Down Home Blues Chicago Volume 2.

Deluxe 5 CD Set with 94 Page Book.
Out 19 July 2019.

By Paul Davies

Down Home Blues: Sweet Home Chicago (WNRCD5106) is the second volume of Chicago Blues post war down home blues music from Wienerworld, recorded from the mid-1940s through the golden decade years of the 1950s up to the early 1960s
 
A five CD set, packaged in a deluxe digipak with an outer slip case, featuring 135 tracks all remastered and including alternate takes of well-known recordings. All unissued and alternate take records are from Peter Moody’s private collection, many of which are otherwise unavailable 

Features 46 artists who were influential in developing the Chicago blues scene including Elmore James, Howling Wolf and Jimmy Rogers. Includes early down home blues recordings from Chuck Berry and Bo Diddley just before they were on the cusp of taking their music into the new big world of rock and roll
 
Includes an outstanding 94 page book, featuring a new essay by renowned blues historian Mike Rowe on the post war Chicago scene; over fifty rare period photographs illustrate the essay throughout; full track details, as well as full sessionography. A feature page section on some of the artists and a five page gallery of original 78 and 45 record labels
 Features eight unique unpublished photos:
Chuck Berry (inside cover), Johnnie Johnson (p.1), Memphis Minnie (p.2), Robert Lockwood with Sonny Boy Williamson (p.25), Honey Boy Edwards (p.31), Elmore James, Little Walter & Muddy Waters (p.34), Bo Diddley (p.42), Billy Boy Arnold (p.44)

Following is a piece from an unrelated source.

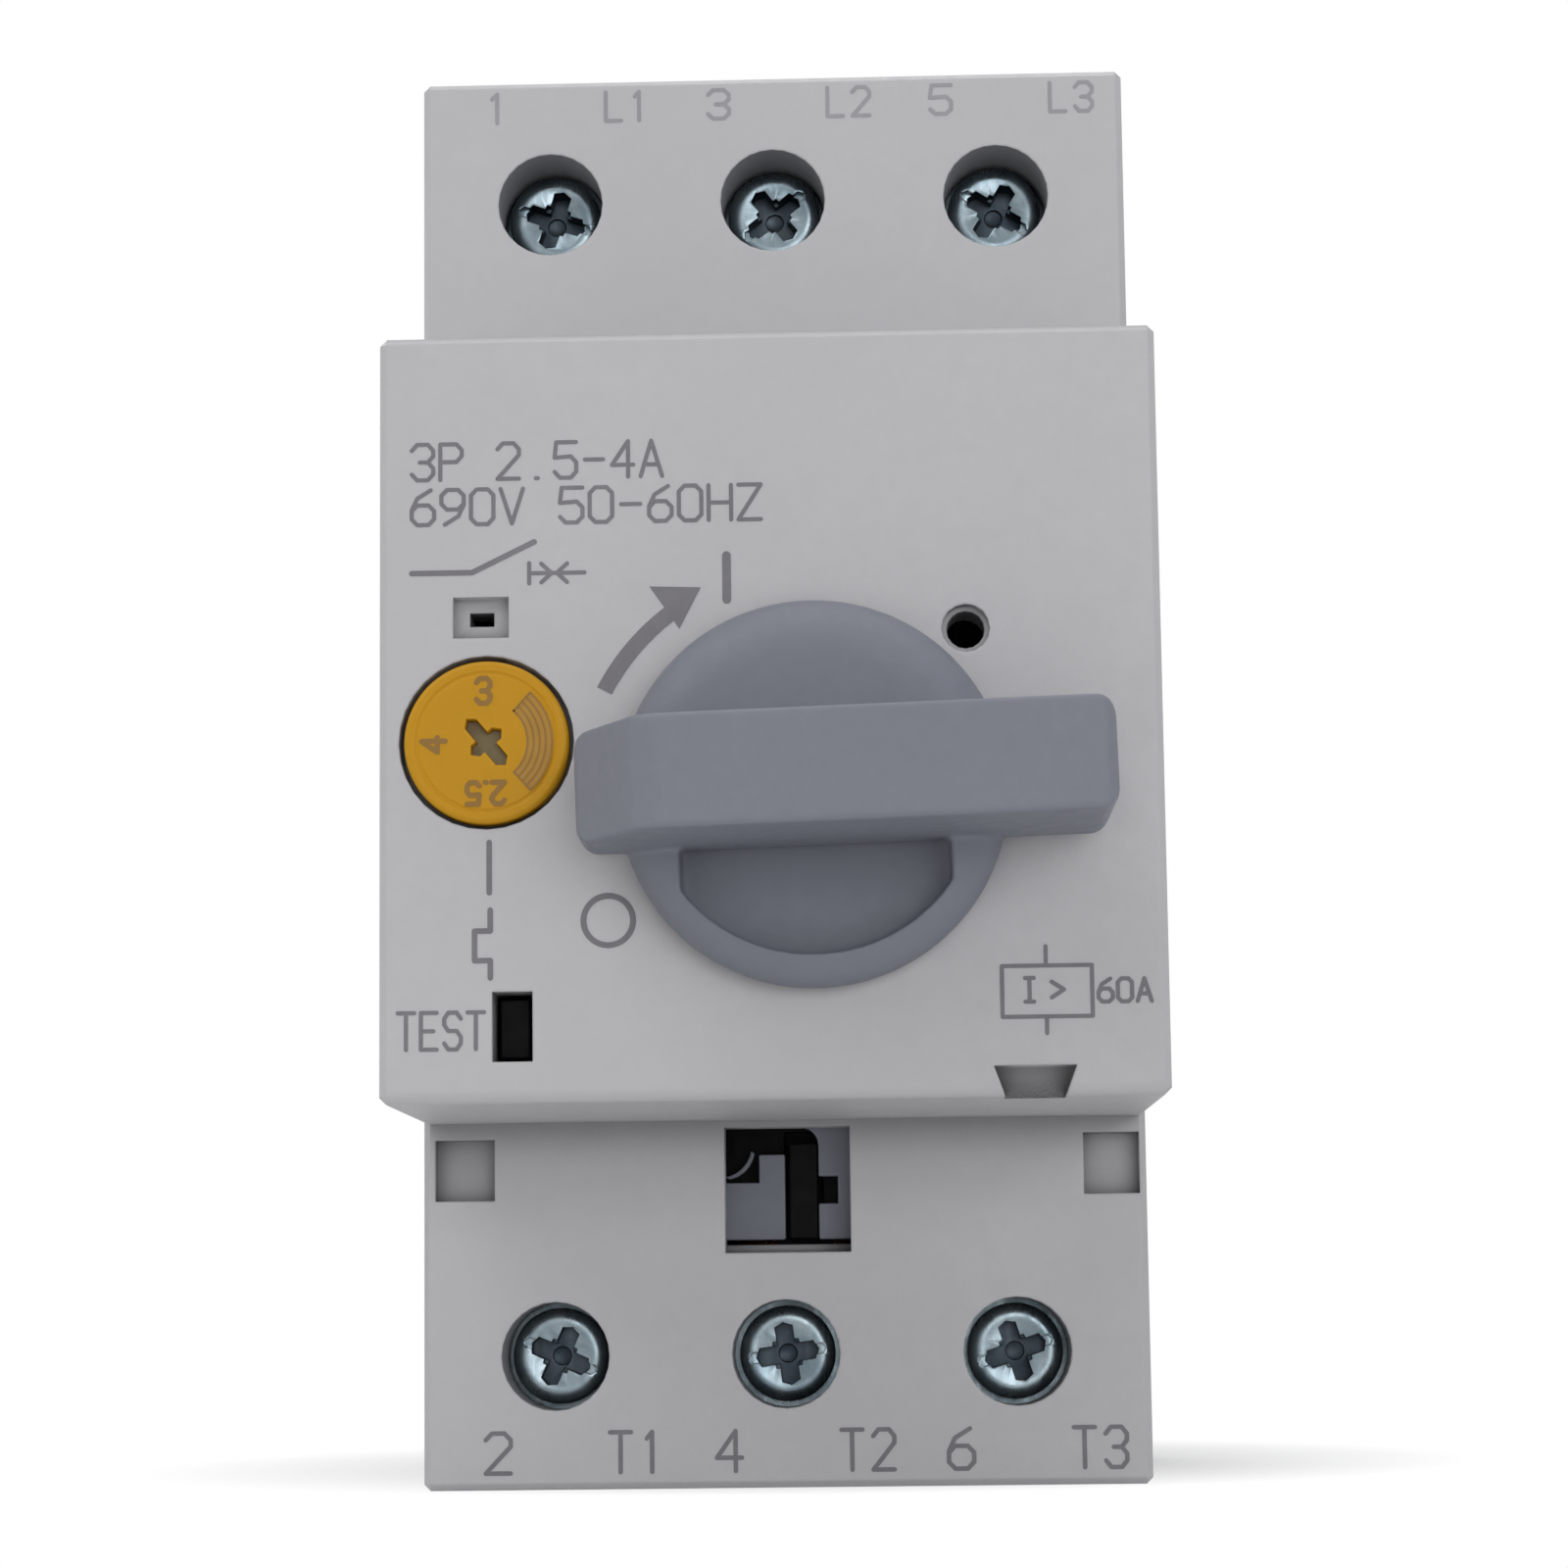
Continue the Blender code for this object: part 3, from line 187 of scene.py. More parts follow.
def rgba(colour, scale=1.0):
    return (*[min(1.0, c * scale) for c in linear(colour)], 1.0)


# Distances in the materials, in metres.
WEAR_REACH = 0.00035
# How far the occlusion looks when it paints shade into recesses.
SHADE_REACH = 0.003
FLOW_DEPTH = 0.0004
GRAIN_DEPTH = 0.00002
SCRATCH_DEPTH = 0.00003
SOFT_EDGE = 0.00025


def edge_mask(tree):
    """White where the surface turns within WEAR_REACH: the corners that rub."""
    rounded = tree.add("ShaderNodeBevel", {"Radius": WEAR_REACH}, samples=4).outputs["Normal"]
    flat = tree.add("ShaderNodeNewGeometry").outputs["Normal"]
    turn = tree.add("ShaderNodeVectorMath", {0: rounded, 1: flat}, operation="DOT_PRODUCT").outputs["Value"]
    return tree.spread(turn, 1.0, 0.0, 0.80, 0.995)


def moulded(
    name,
    colour,
    rough,
    grain=0.5,
    edge=1.06,
    mottle=0.05,
    grain_scale=5200.0,
    grime=1.0,
    gloss=0.5,
    rounding=0.0,
):
    """Moulded thermoplastic: fine eroded grain, faint flow mottling, polished edges.

    A shade factor under 1 paints shade into the recesses that the occlusion node finds. A rounding bends the
    light over edges that are sharp in the mesh.
    """
    tree = Tree(name)
    broad = tree.noise(70.0, 2.0)
    fine = tree.noise(1100.0, 4.0, 0.6)
    shade = tree.mix(tree.spread(broad, 0.0, 1.0), rgba(colour, 1 - mottle), rgba(colour, 1 + mottle))
    speck = tree.mix(tree.spread(fine, 0.0, 0.5), shade, rgba(colour, 1 - 1.6 * mottle))
    worn = edge_mask(tree)
    broken = tree.add("ShaderNodeMath", {0: worn, 1: tree.spread(fine, 0.25, 1.0)}, operation="MULTIPLY")
    surface = tree.mix(broken.outputs[0], speck, rgba(colour, edge))
    # Painted shade: where the occlusion node finds close surfaces, the colour falls towards itself times the
    # shade factor.
    if grime < 1.0:
        around = tree.add("ShaderNodeAmbientOcclusion", {"Distance": SHADE_REACH}, samples=8, only_local=True)
        recess = tree.spread(around.outputs["AO"], 1.0, 0.0, 0.15, 0.95)
        surface = tree.mix(recess, surface, rgba(colour, grime))
    tree.set(Base_Color=surface)
    tree.set(Specular_IOR_Level=gloss)
    tree.set(Roughness=tree.spread(fine, rough - 0.06, rough + 0.07))
    grainy = tree.noise(grain_scale, 2.0, 0.5)
    sink = tree.noise(45.0, 1.0)
    over = None
    if rounding:
        over = tree.add("ShaderNodeBevel", {"Radius": rounding}, samples=6).outputs["Normal"]
    flow = tree.bump(sink, 0.12, FLOW_DEPTH, over)
    tree.set(Normal=tree.bump(grainy, grain, GRAIN_DEPTH, flow))
    return tree.material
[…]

Peter Moody, the compiler, was frustrated that as he worked on the Chicago 5CD Fine Boogie set that was released in 2017, he was finding that he had many more prime recordings and ideas to bring to the ears of the blues music audience so he started work on this follow up collection.

Continuing the mix of well-known artists to the lesser-known, all the recordings are prime Chicago masterworks. With big hitters like Muddy Waters, Little Walter and Sonny Boy Williamson, all their tracks are alternate takes or originally unissued masters by the record companies, most of which are currently not available on release. Mixing with these three there are many more stars of this down home genre including Albert King, Jimmy Reed and Memphis Minnie, again with alternate recordings of their best well-known music. In this golden age of blues, there were so many superb recordings being made it was impossible to issue many of them into the singles record buying market place. Eventually when the new long playing albums began to surface they began to cater for this wealth of music when recording in later years.